• WORK TO DO: Reproduce the material that follows, please, but only from its first line to the line containing "math.pi / 2))", inclusive.

• MATERIAL PROVIDED:
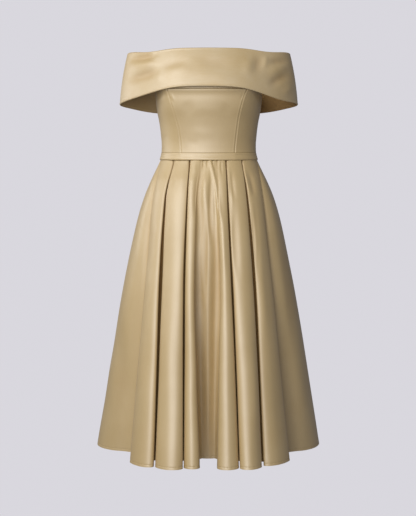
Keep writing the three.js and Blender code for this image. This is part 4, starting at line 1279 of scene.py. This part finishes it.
class DRESS_OT_stage(bpy.types.Operator):
    """Camera at the photo's height and distance, an even pale surround and soft studio light"""

    bl_idname = "dress.stage"
    bl_label = "Stage"

    def execute(self, context):
        stage = context.scene.dress_stage
        self.camera(context, stage)
        for name, light in LIGHTS.items():
            self.light(context, name, getattr(stage, f"{name}_power"), **light)
        self.surround(context, stage)
        return {"FINISHED"}

    @staticmethod
    def put(context, data, place, turn):
        """Sets a camera or a lamp up at its place"""
        item = bpy.data.objects.new(data.name, data)
        item.location = place
        item.rotation_euler = turn
        context.scene.collection.objects.link(item)
        return item

    def camera(self, context, stage):
        data = bpy.data.cameras.new("studio_camera")
        data.lens = stage.lens
        data.sensor_width = SENSOR_WIDTH
        data.shift_y = CAMERA_SHIFT_UP
        place = (CAMERA_ASIDE, -stage.distance, CAMERA_HEIGHT)
        context.scene.camera = self.put(context, data, place, (math.radians(90), 0, 0))

    def light(self, context, name, watts, place, aim, size, tint):
        """A round soft light that faces its aim"""
        data = bpy.data.lights.new(name, "AREA")
        data.shape = "DISK"
        data.size = size
        data.energy = watts
        data.color = tint
        way = np.array(place) - np.array(aim)
        tilt = math.atan2(math.hypot(way[0], way[1]), way[2])
        self.put(context, data, place, (tilt, 0, math.atan2(way[1], way[0]) + math.pi / 2))

    @staticmethod
    def surround(context, stage):
        """Bright behind the dress, dimmer as the light that falls on it"""
        world = bpy.data.worlds.new("studio")
        nodes = Nodes(world)
        seen = nodes.add("ShaderNodeLightPath", output="is_camera_ray")
        strength = nodes.ranged(seen, 0.0, 1.0, stage.surround, 1.0)
        colour = context.scene.dress_colours.backdrop
        surface = nodes.add("ShaderNodeBackground", color=colour, strength=strength)
        nodes.add("ShaderNodeOutputWorld", surface=surface)
        context.scene.world = world
        context.scene.view_settings.view_transform = "Standard"


class DRESS_PT_panel(bpy.types.Panel):
    """Steps of the dress in the 3D view's sidebar"""

    bl_idname = "DRESS_PT_panel"
    bl_label = "Folded-band dress"
    bl_space_type = "VIEW_3D"
    bl_region_type = "UI"
    bl_category = "Dress"

    def draw(self, context):
        for group in (context.scene.dress_sizes, context.scene.dress_colours, context.scene.dress_stage):
            for name in group.__annotations__:
                self.layout.prop(group, name)
        for step in STEPS:
            self.layout.operator(step.bl_idname)


STEPS = (DRESS_OT_skirt, DRESS_OT_waistband, DRESS_OT_bodice, DRESS_OT_band, DRESS_OT_zip, DRESS_OT_stage)
CLASSES = (DressSizes, DressColours, DressStage, *STEPS, DRESS_PT_panel)


def register():
    for item in CLASSES:
        bpy.utils.register_class(item)
    bpy.types.Scene.dress_sizes = PointerProperty(type=DressSizes)
    bpy.types.Scene.dress_colours = PointerProperty(type=DressColours)
    bpy.types.Scene.dress_stage = PointerProperty(type=DressStage)


def unregister():
    del bpy.types.Scene.dress_stage
    del bpy.types.Scene.dress_colours
    del bpy.types.Scene.dress_sizes
    for item in reversed(CLASSES):
        bpy.utils.unregister_class(item)


def main():
    register()
    bpy.ops.dress.skirt()
    bpy.ops.dress.waistband()
    bpy.ops.dress.bodice()
    bpy.ops.dress.band()
    bpy.ops.dress.zip()
    bpy.ops.dress.stage()


if __name__ == "__main__":
    main()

• OUTPUT:
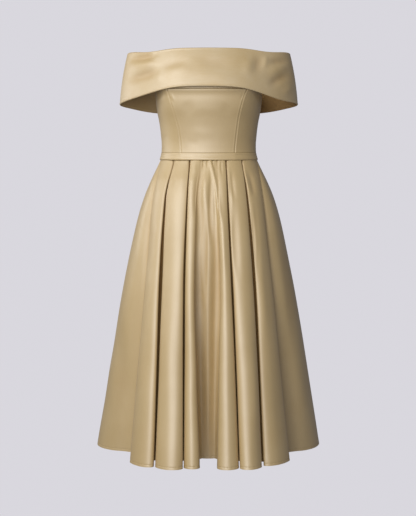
Keep writing the three.js and Blender code for this image. This is part 4, starting at line 1279 of scene.py. This part finishes it.
class DRESS_OT_stage(bpy.types.Operator):
    """Camera at the photo's height and distance, an even pale surround and soft studio light"""

    bl_idname = "dress.stage"
    bl_label = "Stage"

    def execute(self, context):
        stage = context.scene.dress_stage
        self.camera(context, stage)
        for name, light in LIGHTS.items():
            self.light(context, name, getattr(stage, f"{name}_power"), **light)
        self.surround(context, stage)
        return {"FINISHED"}

    @staticmethod
    def put(context, data, place, turn):
        """Sets a camera or a lamp up at its place"""
        item = bpy.data.objects.new(data.name, data)
        item.location = place
        item.rotation_euler = turn
        context.scene.collection.objects.link(item)
        return item

    def camera(self, context, stage):
        data = bpy.data.cameras.new("studio_camera")
        data.lens = stage.lens
        data.sensor_width = SENSOR_WIDTH
        data.shift_y = CAMERA_SHIFT_UP
        place = (CAMERA_ASIDE, -stage.distance, CAMERA_HEIGHT)
        context.scene.camera = self.put(context, data, place, (math.radians(90), 0, 0))

    def light(self, context, name, watts, place, aim, size, tint):
        """A round soft light that faces its aim"""
        data = bpy.data.lights.new(name, "AREA")
        data.shape = "DISK"
        data.size = size
        data.energy = watts
        data.color = tint
        way = np.array(place) - np.array(aim)
        tilt = math.atan2(math.hypot(way[0], way[1]), way[2])
        self.put(context, data, place, (tilt, 0, math.atan2(way[1], way[0]) + math.pi / 2))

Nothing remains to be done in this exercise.